Your task: Only the lines from the line that has "stone = foot() + column() + crown()" through the line that has "import random" should be reproduced, exactly and with both ends kept.

Listing:
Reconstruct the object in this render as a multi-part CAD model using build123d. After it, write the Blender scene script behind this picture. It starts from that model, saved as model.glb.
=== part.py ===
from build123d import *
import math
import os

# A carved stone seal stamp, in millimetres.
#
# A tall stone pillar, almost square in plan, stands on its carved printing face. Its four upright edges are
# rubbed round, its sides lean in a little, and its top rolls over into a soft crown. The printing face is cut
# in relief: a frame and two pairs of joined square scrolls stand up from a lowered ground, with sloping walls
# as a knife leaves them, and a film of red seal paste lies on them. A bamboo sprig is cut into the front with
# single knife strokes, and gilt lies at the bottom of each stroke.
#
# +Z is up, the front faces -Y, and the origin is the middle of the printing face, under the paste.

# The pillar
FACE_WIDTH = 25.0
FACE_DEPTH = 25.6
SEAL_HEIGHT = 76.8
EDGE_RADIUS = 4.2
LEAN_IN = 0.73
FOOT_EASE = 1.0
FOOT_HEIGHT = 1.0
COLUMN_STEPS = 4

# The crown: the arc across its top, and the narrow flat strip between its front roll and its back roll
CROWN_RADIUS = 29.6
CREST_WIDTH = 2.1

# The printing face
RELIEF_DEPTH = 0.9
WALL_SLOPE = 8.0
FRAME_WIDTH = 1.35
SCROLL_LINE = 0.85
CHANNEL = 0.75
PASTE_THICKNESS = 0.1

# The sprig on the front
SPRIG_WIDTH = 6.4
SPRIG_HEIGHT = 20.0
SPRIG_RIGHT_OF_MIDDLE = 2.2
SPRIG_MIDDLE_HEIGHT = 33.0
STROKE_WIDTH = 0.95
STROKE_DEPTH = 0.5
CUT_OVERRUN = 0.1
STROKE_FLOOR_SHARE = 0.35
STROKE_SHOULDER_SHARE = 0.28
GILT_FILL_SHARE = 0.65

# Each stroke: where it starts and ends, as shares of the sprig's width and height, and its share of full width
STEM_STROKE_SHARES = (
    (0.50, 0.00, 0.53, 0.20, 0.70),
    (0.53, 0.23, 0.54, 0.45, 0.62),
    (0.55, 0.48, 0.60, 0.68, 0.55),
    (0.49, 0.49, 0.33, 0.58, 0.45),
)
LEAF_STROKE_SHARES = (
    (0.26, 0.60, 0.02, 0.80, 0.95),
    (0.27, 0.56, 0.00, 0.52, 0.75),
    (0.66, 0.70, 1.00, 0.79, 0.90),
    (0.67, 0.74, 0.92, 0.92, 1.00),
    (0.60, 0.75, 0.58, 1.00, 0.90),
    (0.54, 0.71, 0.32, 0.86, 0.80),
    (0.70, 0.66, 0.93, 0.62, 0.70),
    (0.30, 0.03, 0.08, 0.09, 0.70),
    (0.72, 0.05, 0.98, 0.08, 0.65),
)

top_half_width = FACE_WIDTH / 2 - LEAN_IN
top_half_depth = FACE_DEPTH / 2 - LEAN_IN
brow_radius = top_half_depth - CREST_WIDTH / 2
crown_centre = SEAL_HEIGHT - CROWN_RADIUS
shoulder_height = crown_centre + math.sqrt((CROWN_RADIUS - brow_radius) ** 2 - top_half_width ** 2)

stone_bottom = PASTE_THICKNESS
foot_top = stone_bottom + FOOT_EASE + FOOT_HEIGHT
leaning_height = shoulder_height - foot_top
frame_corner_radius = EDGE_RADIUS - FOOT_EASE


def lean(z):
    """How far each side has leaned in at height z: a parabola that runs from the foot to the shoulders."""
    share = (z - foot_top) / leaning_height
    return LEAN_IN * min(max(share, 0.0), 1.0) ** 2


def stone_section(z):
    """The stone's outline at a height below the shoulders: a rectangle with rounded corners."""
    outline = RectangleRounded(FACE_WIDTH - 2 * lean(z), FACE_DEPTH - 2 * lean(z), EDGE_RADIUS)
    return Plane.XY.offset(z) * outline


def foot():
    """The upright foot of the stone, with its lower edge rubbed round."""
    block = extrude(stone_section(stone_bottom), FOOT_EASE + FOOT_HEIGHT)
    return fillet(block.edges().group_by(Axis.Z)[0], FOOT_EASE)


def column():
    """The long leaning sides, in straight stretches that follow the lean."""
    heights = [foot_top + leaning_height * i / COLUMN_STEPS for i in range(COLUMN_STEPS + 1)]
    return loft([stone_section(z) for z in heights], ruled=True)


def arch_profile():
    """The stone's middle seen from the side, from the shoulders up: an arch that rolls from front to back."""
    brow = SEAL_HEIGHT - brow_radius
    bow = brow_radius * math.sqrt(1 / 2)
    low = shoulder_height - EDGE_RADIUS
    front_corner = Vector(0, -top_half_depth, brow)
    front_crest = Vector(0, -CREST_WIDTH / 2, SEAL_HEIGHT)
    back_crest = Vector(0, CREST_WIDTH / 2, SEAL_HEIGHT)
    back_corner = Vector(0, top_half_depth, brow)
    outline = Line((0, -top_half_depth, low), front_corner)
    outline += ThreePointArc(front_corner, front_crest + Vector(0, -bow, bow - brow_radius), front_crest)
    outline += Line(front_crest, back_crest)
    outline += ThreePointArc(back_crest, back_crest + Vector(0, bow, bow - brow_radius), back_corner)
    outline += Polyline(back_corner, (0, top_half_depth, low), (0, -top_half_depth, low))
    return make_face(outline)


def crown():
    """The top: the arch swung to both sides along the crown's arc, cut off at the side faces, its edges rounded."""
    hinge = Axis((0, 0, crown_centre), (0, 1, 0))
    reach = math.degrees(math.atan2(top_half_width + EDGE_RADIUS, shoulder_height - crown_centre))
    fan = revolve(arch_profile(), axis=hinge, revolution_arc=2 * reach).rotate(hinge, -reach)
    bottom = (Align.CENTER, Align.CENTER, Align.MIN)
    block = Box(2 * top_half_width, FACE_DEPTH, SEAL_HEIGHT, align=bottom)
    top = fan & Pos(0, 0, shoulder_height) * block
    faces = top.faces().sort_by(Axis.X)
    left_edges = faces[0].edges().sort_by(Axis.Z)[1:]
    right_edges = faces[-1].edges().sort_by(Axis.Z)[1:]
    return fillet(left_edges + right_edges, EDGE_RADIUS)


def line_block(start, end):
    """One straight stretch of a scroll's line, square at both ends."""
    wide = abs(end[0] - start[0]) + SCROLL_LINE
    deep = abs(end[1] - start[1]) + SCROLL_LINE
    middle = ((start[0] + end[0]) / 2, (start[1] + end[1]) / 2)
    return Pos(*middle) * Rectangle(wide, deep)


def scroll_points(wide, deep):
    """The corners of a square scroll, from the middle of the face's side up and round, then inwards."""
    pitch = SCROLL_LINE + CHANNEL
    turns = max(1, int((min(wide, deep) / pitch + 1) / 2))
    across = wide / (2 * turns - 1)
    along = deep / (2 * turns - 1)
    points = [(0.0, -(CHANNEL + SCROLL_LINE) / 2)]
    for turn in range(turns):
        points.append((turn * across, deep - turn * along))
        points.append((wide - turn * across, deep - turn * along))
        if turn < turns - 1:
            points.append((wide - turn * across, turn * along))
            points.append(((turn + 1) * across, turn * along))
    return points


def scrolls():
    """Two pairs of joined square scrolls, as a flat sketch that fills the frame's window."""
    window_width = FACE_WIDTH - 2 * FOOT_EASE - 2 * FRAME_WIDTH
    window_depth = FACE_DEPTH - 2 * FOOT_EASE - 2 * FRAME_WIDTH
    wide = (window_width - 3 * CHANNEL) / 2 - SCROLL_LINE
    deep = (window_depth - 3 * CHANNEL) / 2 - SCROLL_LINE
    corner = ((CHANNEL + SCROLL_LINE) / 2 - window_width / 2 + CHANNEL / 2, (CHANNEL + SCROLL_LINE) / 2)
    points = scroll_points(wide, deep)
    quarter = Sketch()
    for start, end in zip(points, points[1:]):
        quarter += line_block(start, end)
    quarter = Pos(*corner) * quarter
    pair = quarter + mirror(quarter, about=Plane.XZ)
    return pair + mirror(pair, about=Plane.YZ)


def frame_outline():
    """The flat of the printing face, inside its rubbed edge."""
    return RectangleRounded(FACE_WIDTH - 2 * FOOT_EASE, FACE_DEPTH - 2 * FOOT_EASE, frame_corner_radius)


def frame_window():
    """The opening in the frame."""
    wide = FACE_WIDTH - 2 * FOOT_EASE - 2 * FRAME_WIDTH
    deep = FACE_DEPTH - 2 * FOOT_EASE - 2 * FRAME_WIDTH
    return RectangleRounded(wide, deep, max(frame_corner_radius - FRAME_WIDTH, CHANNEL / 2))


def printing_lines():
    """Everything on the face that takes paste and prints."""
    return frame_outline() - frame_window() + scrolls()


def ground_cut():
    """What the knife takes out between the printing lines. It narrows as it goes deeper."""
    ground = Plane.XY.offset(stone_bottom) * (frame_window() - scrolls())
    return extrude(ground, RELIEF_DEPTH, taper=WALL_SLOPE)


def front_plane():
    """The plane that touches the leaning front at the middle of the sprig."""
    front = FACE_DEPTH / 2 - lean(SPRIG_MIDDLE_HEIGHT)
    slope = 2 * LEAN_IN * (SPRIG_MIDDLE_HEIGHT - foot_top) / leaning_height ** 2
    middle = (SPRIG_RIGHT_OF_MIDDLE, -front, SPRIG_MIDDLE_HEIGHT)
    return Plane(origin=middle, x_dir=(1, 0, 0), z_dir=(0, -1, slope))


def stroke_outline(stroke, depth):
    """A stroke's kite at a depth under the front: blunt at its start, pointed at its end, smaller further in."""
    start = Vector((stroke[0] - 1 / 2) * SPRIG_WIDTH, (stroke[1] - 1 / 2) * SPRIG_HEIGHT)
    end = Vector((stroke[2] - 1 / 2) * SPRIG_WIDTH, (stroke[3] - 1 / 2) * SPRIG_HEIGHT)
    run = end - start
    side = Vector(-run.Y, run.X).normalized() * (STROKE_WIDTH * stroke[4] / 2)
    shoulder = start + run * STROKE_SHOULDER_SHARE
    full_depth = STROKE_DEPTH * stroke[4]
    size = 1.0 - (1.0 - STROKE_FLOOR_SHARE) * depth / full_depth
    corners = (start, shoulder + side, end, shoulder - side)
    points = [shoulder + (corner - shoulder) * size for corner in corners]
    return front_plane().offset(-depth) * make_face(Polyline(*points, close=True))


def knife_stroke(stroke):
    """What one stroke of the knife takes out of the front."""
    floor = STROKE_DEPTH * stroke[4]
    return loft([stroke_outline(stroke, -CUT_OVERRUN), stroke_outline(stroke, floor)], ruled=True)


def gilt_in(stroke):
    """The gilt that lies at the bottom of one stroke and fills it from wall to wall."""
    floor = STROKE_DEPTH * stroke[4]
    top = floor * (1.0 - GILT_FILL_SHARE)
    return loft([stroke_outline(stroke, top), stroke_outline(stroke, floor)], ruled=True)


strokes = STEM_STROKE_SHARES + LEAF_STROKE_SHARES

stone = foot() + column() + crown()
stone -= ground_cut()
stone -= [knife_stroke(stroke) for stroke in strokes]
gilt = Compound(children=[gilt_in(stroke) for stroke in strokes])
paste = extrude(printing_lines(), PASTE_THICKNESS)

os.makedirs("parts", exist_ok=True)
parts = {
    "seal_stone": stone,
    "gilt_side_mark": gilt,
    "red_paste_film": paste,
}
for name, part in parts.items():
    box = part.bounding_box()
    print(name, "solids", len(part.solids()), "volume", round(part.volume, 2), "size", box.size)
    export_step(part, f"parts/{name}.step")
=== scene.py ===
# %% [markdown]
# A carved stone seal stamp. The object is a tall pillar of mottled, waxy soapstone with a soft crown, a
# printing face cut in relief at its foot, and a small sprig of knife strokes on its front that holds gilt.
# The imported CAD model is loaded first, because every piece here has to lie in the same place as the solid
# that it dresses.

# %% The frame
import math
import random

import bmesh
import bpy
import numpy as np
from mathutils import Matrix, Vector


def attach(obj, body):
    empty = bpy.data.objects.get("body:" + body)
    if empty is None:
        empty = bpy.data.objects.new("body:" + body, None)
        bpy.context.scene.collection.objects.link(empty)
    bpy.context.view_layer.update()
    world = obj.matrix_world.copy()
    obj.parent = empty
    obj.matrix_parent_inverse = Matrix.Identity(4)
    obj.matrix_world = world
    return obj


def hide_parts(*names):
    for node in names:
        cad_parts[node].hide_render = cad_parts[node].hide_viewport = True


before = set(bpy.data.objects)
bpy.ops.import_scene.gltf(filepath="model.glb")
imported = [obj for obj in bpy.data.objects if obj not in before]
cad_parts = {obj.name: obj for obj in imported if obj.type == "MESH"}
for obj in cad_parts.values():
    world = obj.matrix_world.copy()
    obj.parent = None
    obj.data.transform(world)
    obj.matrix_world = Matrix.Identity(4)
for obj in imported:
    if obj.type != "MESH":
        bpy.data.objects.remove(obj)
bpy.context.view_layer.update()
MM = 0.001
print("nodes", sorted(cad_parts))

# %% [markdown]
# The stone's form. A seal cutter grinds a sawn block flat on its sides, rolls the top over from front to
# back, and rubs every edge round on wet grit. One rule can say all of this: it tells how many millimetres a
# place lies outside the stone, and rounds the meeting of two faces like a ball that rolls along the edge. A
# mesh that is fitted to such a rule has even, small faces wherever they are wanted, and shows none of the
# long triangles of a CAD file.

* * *

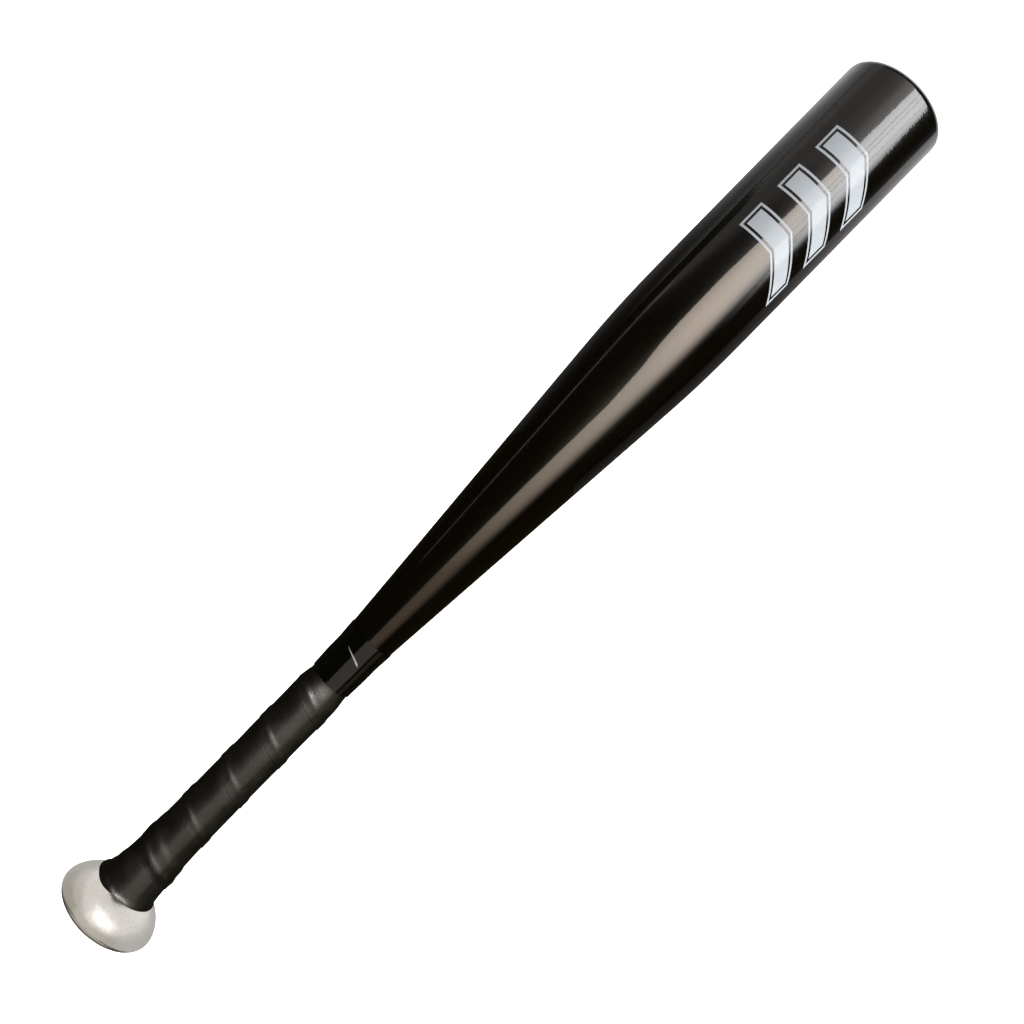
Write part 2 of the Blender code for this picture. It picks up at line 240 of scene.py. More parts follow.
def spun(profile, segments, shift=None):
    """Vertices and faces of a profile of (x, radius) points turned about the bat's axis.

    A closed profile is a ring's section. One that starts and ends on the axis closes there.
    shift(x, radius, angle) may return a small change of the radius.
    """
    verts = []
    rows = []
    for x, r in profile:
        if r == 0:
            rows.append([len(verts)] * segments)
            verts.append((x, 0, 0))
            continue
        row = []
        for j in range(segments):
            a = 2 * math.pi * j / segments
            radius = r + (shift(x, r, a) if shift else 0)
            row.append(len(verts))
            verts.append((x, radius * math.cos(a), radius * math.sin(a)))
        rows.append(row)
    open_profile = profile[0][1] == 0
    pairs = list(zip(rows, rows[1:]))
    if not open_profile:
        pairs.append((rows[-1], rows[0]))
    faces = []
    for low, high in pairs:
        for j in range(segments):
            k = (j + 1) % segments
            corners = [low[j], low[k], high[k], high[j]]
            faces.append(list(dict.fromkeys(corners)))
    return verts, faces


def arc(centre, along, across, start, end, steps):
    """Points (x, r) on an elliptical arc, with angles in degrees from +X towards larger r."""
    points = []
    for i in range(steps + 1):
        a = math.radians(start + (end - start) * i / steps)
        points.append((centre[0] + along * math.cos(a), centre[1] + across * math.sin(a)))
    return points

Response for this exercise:
stone = foot() + column() + crown()
stone -= ground_cut()
stone -= [knife_stroke(stroke) for stroke in strokes]
gilt = Compound(children=[gilt_in(stroke) for stroke in strokes])
paste = extrude(printing_lines(), PASTE_THICKNESS)

os.makedirs("parts", exist_ok=True)
parts = {
    "seal_stone": stone,
    "gilt_side_mark": gilt,
    "red_paste_film": paste,
}
for name, part in parts.items():
    box = part.bounding_box()
    print(name, "solids", len(part.solids()), "volume", round(part.volume, 2), "size", box.size)
    export_step(part, f"parts/{name}.step")
=== scene.py ===
# %% [markdown]
# A carved stone seal stamp. The object is a tall pillar of mottled, waxy soapstone with a soft crown, a
# printing face cut in relief at its foot, and a small sprig of knife strokes on its front that holds gilt.
# The imported CAD model is loaded first, because every piece here has to lie in the same place as the solid
# that it dresses.

# %% The frame
import math
import random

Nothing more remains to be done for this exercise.